American League All-Stars:
Chris Sale, BOS
Jason Vargas, KCR
Dallas Keuchel, HOU* inj
Yu Darvish, TEX* pitched on Sunday
Michael Fulmer, DET* pitched on Sunday
Corey Kluber, CLE* pitched on Sunday
Lance McCullers Jr., HOU
Carlos Carrasco, CLE* replaces Keuchel
Ervin Santana, MIN* replaces Darvish
Luis Severino, NYY* replaces Fulmer
Marcus Stroman, TOR* replaces Kluber
Craig Kimbrel, BOS
Andrew Miller, CLE
Chris Devenski, HOU
Mike Minor, KCR
Roberto Osuna, TOR
Position Player Starters:
C: Salvador Perez, KCR
1B: Justin Smoak, TOR
2B: Jose Altuve, HOU
3B: Jose Ramirez, CLE
SS: Carlos Correa, HOU
OF: Aaron Judge, NYY
OF: Mike Trout, LAA* inj
OF: George Springer, HOU
DH: Corey Dickerson, TBR
Position Player Reserves:
C: Alex Avila, DET
1B: Logan Morrison, TBR
2B: Jonathan Schoop, BAL
3B: Miguel Sano, MIN
3B: Mike Moustakas, KCR* selected by fans in final player vote
SS: Elvis Andrus, TEX
OF: Mookie Betts, BOS* replaces Trout in starting lineup
OF: Steven Souza, TBR
OF: Avisail Garcia, CHW
OF: Khris Davis, OAK
DH: Nelson Cruz, SEA
UT: Marwin Gonzalez, HOU* replaces Trout on roster
As always with these things, there are snubs. Three stand out to me. I think Brett Gardner's having an all-star worthy season. His above average all around game can get lost in all the dingers that we've seen so far this year. He did have 15 of those at the cutoff, and is playing defense and running the bases very well, and he's doing it at age 33. He got cut when Khris Davis had to be added due to the one player per team rule.

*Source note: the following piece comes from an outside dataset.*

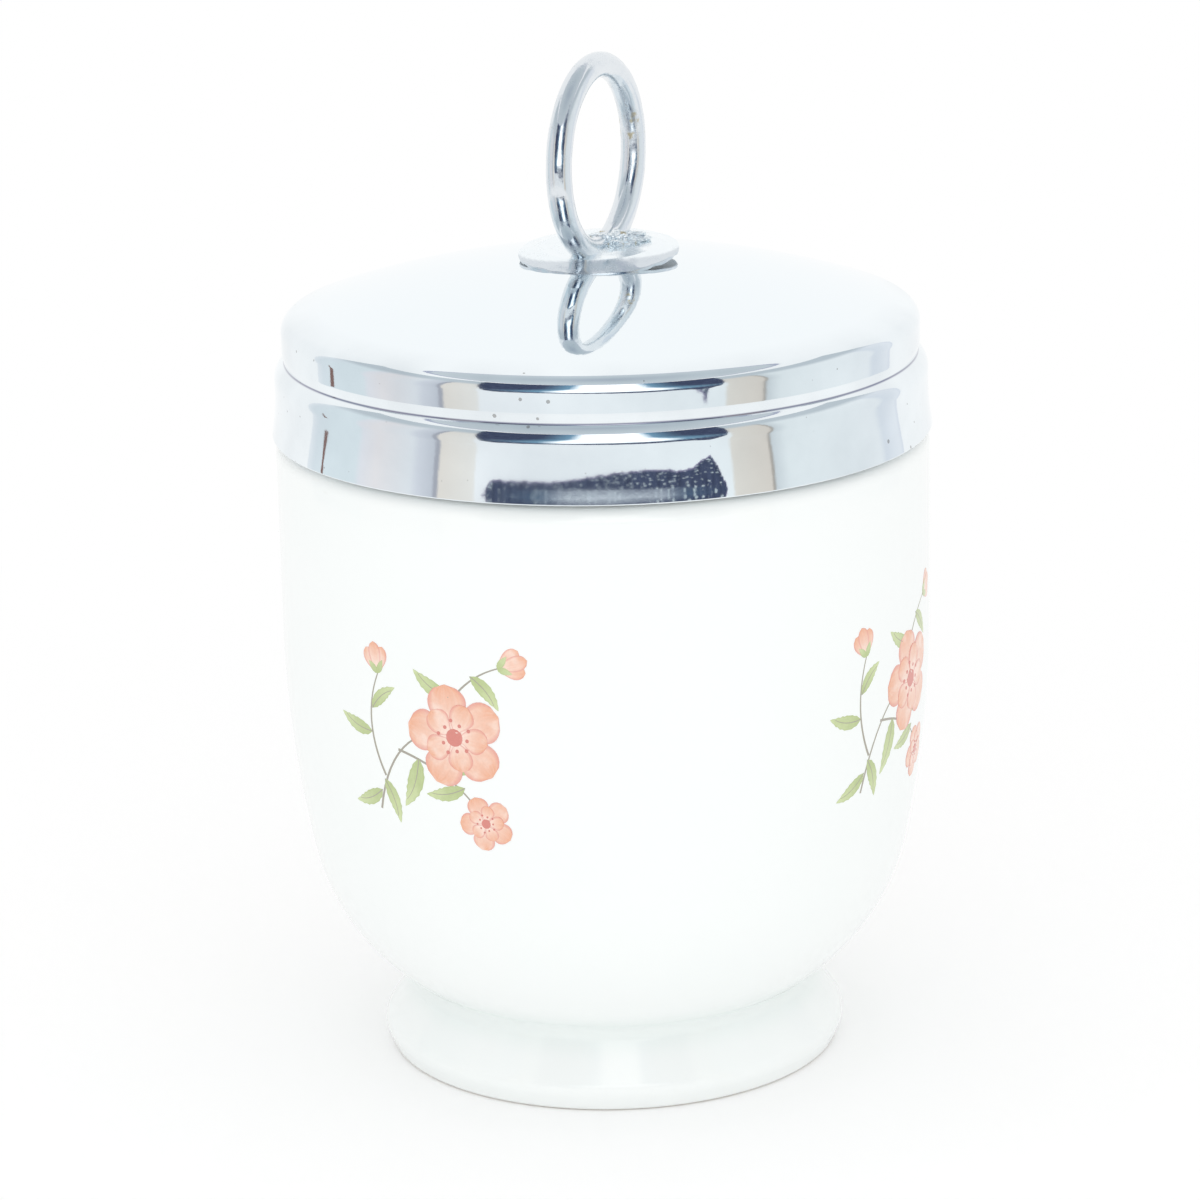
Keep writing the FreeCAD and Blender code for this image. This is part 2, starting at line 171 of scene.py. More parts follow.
class FinialSizes(PropertyGroup):
    """Sizes of the disc, the ring and the braze between them."""

    disc_radius: length("Disc radius", DISC_HIGH.x, "Disc under the ring")
    disc_sheet: length("Disc sheet", 0.4 * MM, "Thickness of the disc")
    disc_curl: length("Disc curl", 0.12 * MM, "The worn edge curls up this much")
    edge_round: length("Edge round", 0.12 * MM, "Rounds of the disc's edge")
    disc_flat: length("Disc flat", 5.75 * MM, "Radius where the disc starts to fall")
    disc_flat_round: length("Disc flat round", 0.8 * MM, "Round of the bend there")
    disc_fall: length("Disc fall", 0.45 * MM, "Fall from there to the edge")
    disc_height: length("Disc height", 81.0 * MM, "Edge of the disc over the table")
    disc_tilt: angle("Disc tilt", 3.5, "The disc was brazed on aslant")
    disc_low_side: angle("Disc low side", 176.6, "Side on which it sits lowest")
    disc_bend: length("Disc bend", 0.5 * MM, "Its edge is bent down this much on one side")
    disc_bent_side: angle("Disc bent side", -156, "Side on which its edge touches the dome")
    ring_radius: length("Ring radius", RING_HIGH.x - 1.25 * MM, "Middle of the wire")
    ring_wire: length("Ring wire", 2.5 * MM, "Wire of the lifting ring")
    ring_foot: length("Ring foot", RING_LOW.z, "Flat ground on the ring's foot")
    ring_wobble: length("Ring wobble", 0.05 * MM, "The bent wire isn't quite even")
    braze_way: angle("Braze way", -66.1, "Way that the braze runs out")
    braze_x: length("Braze X", 2.0 * MM, "Middle of the braze")
    braze_y: length("Braze Y", -0.86 * MM, "Middle of the braze")
    braze_width: length("Braze width", 3.3 * MM, "Reach of the braze beside the ring")
    braze_height: length("Braze height", 1.25 * MM, "Height of the braze")
    braze_lumps: length("Braze lumps", 0.34 * MM, "Lumps and pits of the braze")


class PrintSizes(PropertyGroup):
    """Sizes of the printed flowers."""

    height: length("Print height", 39.5 * MM, "Middle of a print over the table")
    blossom: length("Blossom", 10.4 * MM, "Width of the large blossom")
    small_blossom: length("Small blossom", 5.6 * MM, "Width of the small blossom")
    leaf: length("Leaf", 5.6 * MM, "Length of the longest leaf")
    stem: length("Stem", 0.26 * MM, "Width of the stems")
    lift: length("Lift", 0.012 * MM, "Print's colour over the glaze")
    layer: length("Layer", 0.005 * MM, "From one layer of colour to the next")
    root: length("Root", 0.1 * MM, "The colour reaches this far down, into the glaze")


class Finishes(PropertyGroup):
    """Colours of the finishes."""

    glaze: colour("Glaze", "#F7FAF9", "Clear glaze over white porcelain")
    # Partly painted shade: thicker glaze, and a shaded tint painted into the waist.
    pooled_glaze: colour("Pooled glaze", "#F2F8F6", "Thicker glaze in the hollows")
    bisque: colour("Bisque", "#E6E0D4", "Unglazed standing ring")
    chrome: colour("Chrome", "#F3F9FC", "Bright chrome plate")
    chrome_dull: colour("Dull chrome", "#D3DADF", "Worn and smeared plate")
    wire: colour("Wire", "#E3E8EC", "Plate on the ring and its disc, less bright")
    unpolished: colour("Unpolished plate", "#D6DDE3", "Plate where the disc is bent down")
    # Painted shade: dark purple-grey tone laid in the cap's rolled groove.
    grime: colour("Grime", "#6E6C8C", "Dirt in the groove")
    pit: colour("Pit", "#6E6760", "Pits in the plate")
    speck: colour("Speck", "#B9B0A6", "Iron specks in the porcelain")
    tarnish: colour("Tarnish", "#C9BA92", "Brass that shows through worn plate")
    dusty: colour("Dusty plate", "#D2D5DA", "Dull plate under the disc")
    tin: colour("Tin", "#C9C6BD", "Tinned brass")
    rubber: colour("Rubber", "#8A3B2C", "Sealing rubber")
    rubber_bloom: colour("Rubber bloom", "#A8786C", "Dust on the rubber")
    petal: colour("Petal", "#EDB091", "Blossom")
    petal_edge: colour("Petal edge", "#E39A92", "Edge and shade of a petal")
    petal_light: colour("Petal light", "#FBE6DA", "Light in a petal")
    heart: colour("Heart", "#D98A80", "Middle of a blossom")
    leaf: colour("Leaf", "#D3DFAE", "Leaf")
    leaf_shade: colour("Leaf shade", "#B7C68E", "Shaded side of a leaf")
    line: colour("Line", "#A9A29B", "Stems and outlines")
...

Robinson Cano is having yet another all-star calibre season in a career chock full of them (on the way to Cooperstown?). His fate was decided when I had to add Jonathan Schoop of the Orioles due to the same rule. It's not that Davis or Schoop are bad players. They're having very good seasons. It's just that I think there were players at their positions having better seasons than them, but the rule is the rule, and I absolutely understand why it's there and agree with it being there.
Then there's Gary Sanchez of the Yankees. He definitely belongs, and would be there if not for Salvador Perez. Then again, the fans did an outstanding job on the ballots this year. There really aren't any legacy all-stars who are having crummy seasons, but are there because of what they've done in the past. At least, there aren't any on either club who were put there by the fans. The players/coaches vote and manager additions are a whole other story, but you can figure out for yourself which ones I agree with and which ones I don't by comparing my team(s) against the ones in Miami.
Why Alex Avila? I can't help but think that if Brad Ausmus used Avila as the starting catcher that he's played like this year, and used James McCann as the defense-first, pitcher handling backup catcher that he's turning into, that things would look different from a catching perspective in Detroit. Maybe Avila would wilt with too much playing time though. That's certainly not going to be the case with Salvador Perez, who seems to catch every single game. If I could have, I would've taken Avila and Sanchez, but Perez is a very deserving all-star too. I just have him behind the two of them.
Maybe there are just too many darn players that deserve to be all-stars. The limit's 32 though (that are active for the game), and these are mine. Who have you got for the awards and all-stars based on what you've seen so far this year? Try it for yourself. It's not as easy as you might think.